As to be expected, this return to sci-fi from Ridley Scott, the man who brought us the first "Alien" film and "Blade Runner", "Prometheus" is a great looking film; but it's as if Scott story boarded this entire film using the covers of every pulp novel and magazine from the 50's to the 70's without bothering to figure out if it resulted in a cohesive film. The film wants to be too many things, and ends up being about nothing at all: no sooner does it latch on to something engaging or coherent, then it quickly abandons it for something else.

There was a lot of potential for this film: rather than show us the old alien that we have seen bursting from chests and terrorizing through space in the previous four films of the franchise, Ridley wants to explore all the other unseen horrors lurking on the ship the Nostromo crew stumbled across in the first film. But since Ridley hasn't made a sci-fi film in thirty years, it seems he can't decide whether or not he wants to make a horror film, an action epic, or a Kubrickian thinking-man's film about man's evolution; so he throws everything together and then moves on to something else when he gets bored.

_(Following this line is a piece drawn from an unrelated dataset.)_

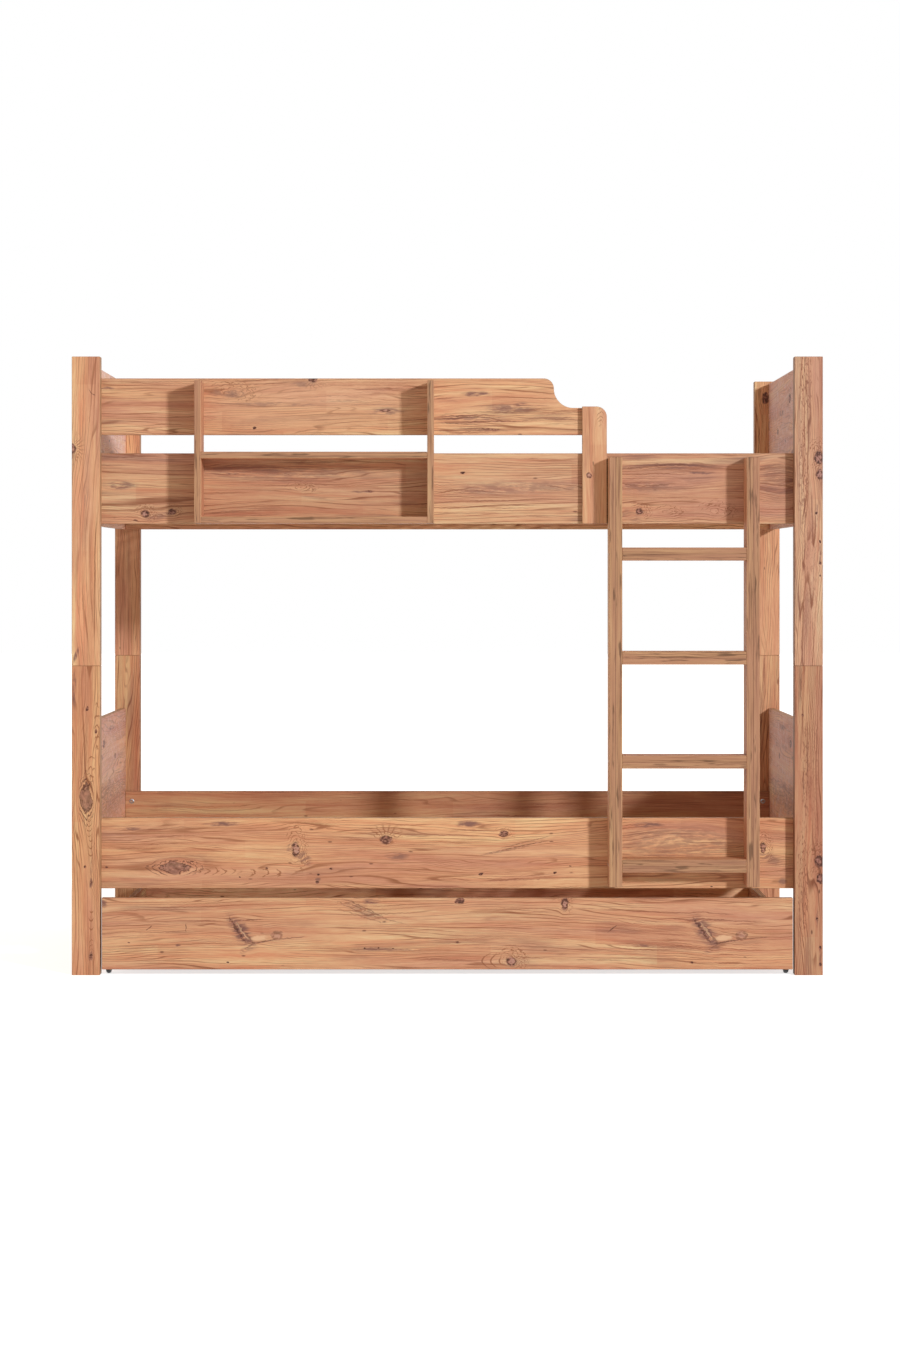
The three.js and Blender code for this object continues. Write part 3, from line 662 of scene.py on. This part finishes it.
UPPER_RAIL_MARKS = (
    streaks(620, 1405, 140, 15), streaks(590, 1352, 110, 10, 0.6), streaks(150, 1336, 190, 14, 0.45),
    streaks(-560, 1400, 130, 14, 0.5), streaks(-380, 1420, 120, 10, 0.5), streaks(900, 1400, 60, 20, 0.6),
    streaks(-880, 1436, 90, 5, 0.7), grey_patch(-909, 1356, 46, 13, 0.8), knot(-839, 1276, 13, 11, 0.5, 2.2),
    knot(-764, 1282, 12, 9, 0.3, 1.8), grey_patch(-800, 1270, 40, 9, 0.5, turn=12),
    grey_patch(-590, 1434, 30, 4, 1.0), grey_patch(-560, 1395, 120, 22, 0.4), grey_patch(-593, 1388, 24, 4, 0.9),
    almond(-408, 1349, 26, 9, 1.3), dot(-216, 1338, 5), grey_patch(-235, 1338, 30, 4, 0.8), dot(42, 1390, 5),
    dot(-550, 1265, 4), grey_patch(220, 1350, 190, 18, 0.5), grey_patch(-450, 1385, 200, 22, 0.4),
    grey_patch(610, 1375, 150, 34, 0.15), grey_patch(925, 1370, 50, 60, 0.45), grey_patch(120, 1338, 90, 10, 0.4),
    knot(533, 1283, 12, 9, 0.4, 2.4), grey_patch(500, 1276, 40, 12, 0.5, turn=-30),
    almond(610, 1282, 22, 9, 1.6), almond(745, 1284, 24, 12, 1.8), grey_patch(700, 1390, 44, 4, 1.0),
    grey_patch(560, 1352, 110, 16, 0.45), grey_patch(640, 1408, 130, 9, 0.5), grey_patch(500, 1405, 60, 7, 0.5),
)
POST_LEFT_LOWER_MARKS = (
    eye(489, -998, 44, 19), arches(412, -990, 40, 11, -14), arches(575, -984, 50, 12, 26),
    arches(690, -968, 90, 9, 30), arches(350, -986, 40, 8, -20), arches(150, -984, 40, 9, -24),
    arches(85, -984, 30, 6, 14), grey_patch(53, -984, 12, 6, 1.0), dot(53, -984, 6),
    grey_patch(256, -984, 14, 5, 1.0), dot(256, -984, 4), dot(299, -1002, 4), grey_patch(310, -984, 44, 3, 0.5),
    dot(674, -971, 5), dot(736, -995, 5), grey_patch(790, -1031, 50, 5, 1.0),
)
POST_LEFT_UPPER_MARKS = (
    lined(1180, -977, 340, 11, 1.0), lined(1560, -975, 150, 8, 0.6), flush(1010, -1012, 190, 22),
    flush(1330, -1014, 170, 20), flush(1560, -1016, 110, 18, 0.5),
    knot(1456, -1034, 14, 9, heart=0.5, fan=1.4), grey_patch(1440, -1034, 40, 7, 0.5),
    scratch(1610, -983, 13, -40), grey_patch(885, -1026, 22, 5, 0.9, turn=20), grey_patch(1330, -1000, 30, 7, 0.4),
)
POST_RIGHT_LOWER_MARKS = (
    flecked(260, 983, 190, 17), flecked(560, 992, 150, 14, 0.6), flecked(500, 1015, 330, 14, 0.3),
    streaks(580, 988, 120, 13, 0.6), streaks(800, 975, 60, 8, 0.5), knot(315, 1029, 18, 14, 0.5, 2.4),
    knot(268, 1031, 14, 11, 0.5, 2.4), grey_patch(158, 1022, 26, 4, 0.8), dot(158, 1022, 4), dot(76, 1031, 5),
    dot(29, 1031, 5), grey_patch(52, 1030, 30, 4, 0.6), dot(720, 982, 4),
)
POST_RIGHT_UPPER_MARKS = (
    flecked(1400, 984, 190, 17), flecked(1640, 990, 110, 20, 0.8), flecked(1100, 1000, 200, 26, 0.3),
    streaks(1560, 1000, 130, 8, 0.5), knot(1431, 1028, 18, 14, 0.5, 2.4),
    knot(1384, 1030, 14, 11, 0.5, 2.4), grey_patch(1270, 1021, 30, 4, 0.8), dot(1278, 1020, 4),
    dot(1200, 1031, 5), dot(1140, 1031, 5), dot(1106, 1031, 3), grey_patch(1165, 1030, 30, 4, 0.6),
)
LOWER_PANEL_MARKS = (
    knot(-40, 612, 24, 12, 0.5, 2.0), knot(230, 560, 15, 9, 0.4), dot(-220, 530, 6),
    grey_patch(150, 650, 70, 8), grey_patch(-120, 575, 60, 9), grey_patch(0, 450, 640, 55, 0.5),
    streaks(-60, 470, 300, 18, 0.5),
)
UPPER_PANEL_MARKS = (
    knot(-20, 1623, 26, 14, 0.5, 2.0), knot(270, 1540, 15, 9, 0.4), dot(-200, 1552, 6), dot(90, 1505, 6),
    grey_patch(-110, 1462, 80, 9), grey_patch(180, 1592, 70, 8), streaks(60, 1430, 220, 14, 0.4),
)
GUARD_UPRIGHT_MARKS = (
    knot(1382, 393, 9, 9, 0.8), arches(1545, 424, 30, 12, 12),
)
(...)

It gives me no pleasure to berate this film: the first "Alien" film was a brilliantly constructed horror masterpiece of the highest calibre, and his following film, "Blade Runner" is one of the most visually-stunning films of all time. So, it was with great hope that I expected Ridley Scott to come riding back into the sci-fi genre on a white horse like Maximus in "Gladiator" and give us another landmark film. Instead, he has finally planted the final nail in the coffin of the franchise that launched him to prominence and stardom.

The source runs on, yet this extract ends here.